Agricultural supply chains are highly complex. Willoughby, for example, sells to four shippers who wash and bag his greens before moving them quickly up the supply chain to retailers such as Walmart and food service companies that supply restaurants, colleges and other institutions all over the country.

At the end of this supply chain, Willoughby’s greens are sold as branded bag lettuces, comingled with other growers’ greens. That means his farm level water use data is averaged in with many other growers’ data.

“The longer the supply chain, the weaker the connection between the farmer’s management information and the ultimate consumer,” said Daniel Mountjoy of Sustainable Conservation, which led a recent tour of Willoughby’s fields.

Inexact water use data is more of a problem in fragmented supply chains such as Willoughby’s, where each link acts independently and contracts are subject to change.

“My shipper may say I need five acres of red lettuce on May 30,” Willoughby explained, “but when May 30 comes around, they’ll say, ‘Actually I only need half of what you grew.’”

That’s because his shippers are at the mercy of restaurants and grocery store chains’ forecasting models.

But it leaves growers such as Willoughby scrambling to find another buyer who might be short on that date, and it can complicate their water use accounting.

Lettuce fields
Furthermore, although shippers typically draw on the same limited water resources when they wash — and in some cases triple-wash — growers’ produce, farmers such as Willoughby typically have no idea how that water use is reported up the chain, or how it compares to their own.

More vertically integrated supply chains, in contrast, can allow for better collaboration on water management. Take Olam Spices and Vegetable Ingredients, a global food company that grows, sources and processes onions, garlic, parsley and tomatoes throughout California’s Central Valley.

Olam provides seeds, plantings and crop management assistance to its growers, who receive contracts one year in advance. Its close relationships with growers have enabled it to innovate water efficiency solutions at the farm level, according to Alejandra Sanchez, sustainability lead at Olam. Olam is developing farm management practices that will allow onion varieties to thrive with drip irrigation, and rotate more easily with tomato crops, to both save water and preserve soil health.

Better metrics for better trust

Yet one of the thorniest issues in supply chain water risk management is what measurement to use, and for whose purposes.

“Metrics have value at each step of the supply chain, but they may be different metrics,” said Mountjoy. “What’s valuable to the grower has a lot more detail in it, but it ends up getting aggregated at the shipper level.”

Sprinklers in field
Aggregating the standard measure for water management, water use per acre, loses important farm level context, such as weather or field conditions that affect water use. That leaves growers “with a lot of concerns about how data is used and tracked, and anxiety about sharing it with the supply chain,” said Mountjoy.

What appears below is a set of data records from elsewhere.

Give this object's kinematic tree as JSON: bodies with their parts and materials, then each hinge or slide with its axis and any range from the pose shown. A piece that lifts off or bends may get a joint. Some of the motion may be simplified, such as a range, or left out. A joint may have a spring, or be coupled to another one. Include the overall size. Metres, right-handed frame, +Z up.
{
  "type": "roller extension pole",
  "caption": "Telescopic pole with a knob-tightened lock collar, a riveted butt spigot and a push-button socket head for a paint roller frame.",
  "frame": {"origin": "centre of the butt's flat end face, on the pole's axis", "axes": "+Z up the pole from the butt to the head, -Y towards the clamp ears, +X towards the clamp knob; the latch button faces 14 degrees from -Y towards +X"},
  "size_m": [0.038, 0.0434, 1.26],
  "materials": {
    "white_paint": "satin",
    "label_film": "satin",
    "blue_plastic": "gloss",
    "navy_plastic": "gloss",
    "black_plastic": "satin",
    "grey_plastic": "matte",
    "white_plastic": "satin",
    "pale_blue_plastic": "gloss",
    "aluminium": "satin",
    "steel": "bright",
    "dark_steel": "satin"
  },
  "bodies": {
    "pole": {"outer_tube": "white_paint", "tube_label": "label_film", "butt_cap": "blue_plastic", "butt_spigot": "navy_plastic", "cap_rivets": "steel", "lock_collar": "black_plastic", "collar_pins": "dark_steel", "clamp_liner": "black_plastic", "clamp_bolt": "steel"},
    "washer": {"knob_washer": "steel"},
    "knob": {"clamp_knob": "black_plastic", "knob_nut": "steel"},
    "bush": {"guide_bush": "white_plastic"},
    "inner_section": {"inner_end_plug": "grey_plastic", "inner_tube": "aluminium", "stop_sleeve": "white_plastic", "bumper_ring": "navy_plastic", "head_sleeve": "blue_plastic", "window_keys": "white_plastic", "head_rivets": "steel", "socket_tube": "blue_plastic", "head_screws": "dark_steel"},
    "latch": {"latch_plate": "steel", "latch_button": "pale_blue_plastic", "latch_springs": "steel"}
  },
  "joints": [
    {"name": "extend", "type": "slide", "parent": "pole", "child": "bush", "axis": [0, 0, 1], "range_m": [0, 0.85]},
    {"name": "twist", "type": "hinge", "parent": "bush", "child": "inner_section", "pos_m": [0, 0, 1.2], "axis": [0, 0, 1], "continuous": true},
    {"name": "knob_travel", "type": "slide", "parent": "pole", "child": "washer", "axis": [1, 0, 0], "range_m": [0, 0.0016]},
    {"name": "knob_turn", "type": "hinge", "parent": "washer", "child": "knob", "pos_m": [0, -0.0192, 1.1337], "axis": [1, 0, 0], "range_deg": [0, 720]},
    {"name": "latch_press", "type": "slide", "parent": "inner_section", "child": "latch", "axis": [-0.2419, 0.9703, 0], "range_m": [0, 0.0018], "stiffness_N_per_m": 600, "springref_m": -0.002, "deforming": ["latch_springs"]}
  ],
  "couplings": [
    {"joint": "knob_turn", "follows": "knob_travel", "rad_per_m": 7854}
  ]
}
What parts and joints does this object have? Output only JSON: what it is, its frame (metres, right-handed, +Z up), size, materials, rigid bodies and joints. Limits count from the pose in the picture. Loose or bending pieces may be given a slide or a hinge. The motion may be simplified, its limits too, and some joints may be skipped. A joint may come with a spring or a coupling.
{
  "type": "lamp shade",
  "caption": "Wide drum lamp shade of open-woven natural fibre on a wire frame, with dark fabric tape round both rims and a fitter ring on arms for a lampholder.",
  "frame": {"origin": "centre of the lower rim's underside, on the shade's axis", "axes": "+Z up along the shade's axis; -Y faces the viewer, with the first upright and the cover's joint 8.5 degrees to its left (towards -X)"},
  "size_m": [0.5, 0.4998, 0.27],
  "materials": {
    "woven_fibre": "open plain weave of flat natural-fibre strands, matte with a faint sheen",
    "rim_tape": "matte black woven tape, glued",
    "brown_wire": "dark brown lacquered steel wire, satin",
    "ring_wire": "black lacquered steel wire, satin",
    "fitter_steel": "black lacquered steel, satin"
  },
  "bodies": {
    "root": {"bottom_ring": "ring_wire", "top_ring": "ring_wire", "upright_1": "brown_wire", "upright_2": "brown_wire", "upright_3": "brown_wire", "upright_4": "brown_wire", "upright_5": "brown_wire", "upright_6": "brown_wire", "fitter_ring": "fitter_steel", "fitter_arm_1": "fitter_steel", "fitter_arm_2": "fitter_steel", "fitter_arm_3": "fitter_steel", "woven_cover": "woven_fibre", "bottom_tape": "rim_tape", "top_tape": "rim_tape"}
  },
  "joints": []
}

Growers who farm in the valley’s hotter inland region — and use more water by necessity than farmers on the cooler coast — worry that without their farm level context, buyers may drop them, even though they be more water-efficient, said Mountjoy.

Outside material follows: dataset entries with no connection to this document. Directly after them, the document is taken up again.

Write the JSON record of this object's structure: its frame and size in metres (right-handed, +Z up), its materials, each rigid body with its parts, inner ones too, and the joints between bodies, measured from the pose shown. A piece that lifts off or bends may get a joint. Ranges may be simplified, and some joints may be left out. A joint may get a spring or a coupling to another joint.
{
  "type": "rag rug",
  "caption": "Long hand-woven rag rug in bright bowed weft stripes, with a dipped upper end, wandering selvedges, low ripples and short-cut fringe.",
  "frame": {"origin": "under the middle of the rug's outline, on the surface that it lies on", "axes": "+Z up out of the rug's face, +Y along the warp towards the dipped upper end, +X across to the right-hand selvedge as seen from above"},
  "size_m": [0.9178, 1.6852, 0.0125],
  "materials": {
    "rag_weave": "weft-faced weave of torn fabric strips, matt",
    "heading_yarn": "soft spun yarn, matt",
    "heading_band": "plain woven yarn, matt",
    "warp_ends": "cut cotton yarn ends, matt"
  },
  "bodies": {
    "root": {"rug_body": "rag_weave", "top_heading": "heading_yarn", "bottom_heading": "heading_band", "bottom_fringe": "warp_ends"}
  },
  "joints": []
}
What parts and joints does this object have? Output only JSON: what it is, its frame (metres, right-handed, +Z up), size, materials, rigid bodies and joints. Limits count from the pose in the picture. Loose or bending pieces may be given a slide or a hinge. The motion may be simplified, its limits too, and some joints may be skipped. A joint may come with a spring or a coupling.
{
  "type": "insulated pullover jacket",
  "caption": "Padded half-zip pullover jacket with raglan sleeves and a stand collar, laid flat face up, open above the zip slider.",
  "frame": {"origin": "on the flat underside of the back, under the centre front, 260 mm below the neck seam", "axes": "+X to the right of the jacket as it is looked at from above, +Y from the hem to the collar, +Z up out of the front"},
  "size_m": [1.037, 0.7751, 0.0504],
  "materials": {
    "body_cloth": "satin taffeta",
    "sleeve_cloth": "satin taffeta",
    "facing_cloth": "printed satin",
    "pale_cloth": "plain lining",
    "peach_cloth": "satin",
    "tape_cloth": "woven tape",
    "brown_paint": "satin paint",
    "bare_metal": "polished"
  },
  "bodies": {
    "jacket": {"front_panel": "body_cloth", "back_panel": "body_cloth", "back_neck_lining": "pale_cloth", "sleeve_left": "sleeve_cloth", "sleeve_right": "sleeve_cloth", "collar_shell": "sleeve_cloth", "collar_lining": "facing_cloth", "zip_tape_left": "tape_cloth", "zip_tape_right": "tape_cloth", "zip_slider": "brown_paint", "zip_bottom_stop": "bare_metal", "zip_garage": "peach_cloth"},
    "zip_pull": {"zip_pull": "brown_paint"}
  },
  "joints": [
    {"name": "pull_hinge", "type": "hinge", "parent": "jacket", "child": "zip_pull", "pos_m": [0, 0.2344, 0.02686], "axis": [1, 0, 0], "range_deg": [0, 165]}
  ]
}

To better ensure that farm level context makes its way to the top of the supply chain, Sustainable Conservation is part of a collaborative initiative — the Stewardship Index for Specialty Crops — that’s piloting a metric to capture water efficiency. The measure, acre-feet of water per crop water demand, accounts for farm level weather conditions, ensuring that buyers get a more complete picture of farmers’ water use.

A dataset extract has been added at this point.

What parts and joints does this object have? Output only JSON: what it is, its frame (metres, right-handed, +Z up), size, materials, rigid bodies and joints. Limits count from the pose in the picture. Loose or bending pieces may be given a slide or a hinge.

The group is testing the metric’s efficacy at all levels of the supply chain. If successful, it just may crack open communication between growers and buyers, and streamline data collection efforts.

Opportunities for improving collaboration

Beyond using better metrics to assess water use, corporate buyers can do much more to improve water management in their supply chains:

  • Provide growers with feedback, or peer comparison data on their water use (using metrics that allow for meaningful comparison). Let them know how their data will be used, and why disclosure can benefit, rather then penalize, them.
  • Participate in initiatives to standardize collection of water use data to streamline data gathering efforts.
  • Engage in, or financially support, dialogue and planning at the watershed level with key stakeholders, communities and other industries. Efficient use of water by an individual farmer may not achieve sustainability of a watershed if other farmers, or other supply chain partners or industries, are not managing water from that watershed wisely.
  • Help finance the necessary equipment to help improve water efficiency, such as monitors that measure soil moisture conditions and wireless towers that allow for real-time access to field data.

In the end, corporate buyers can go a long way by letting growers know that they recognize water is a shared resource and that farmers are not the only ones responsible for conserving water.

As Olam’s Sanchez said, “We all have straws going into the same glass of water.”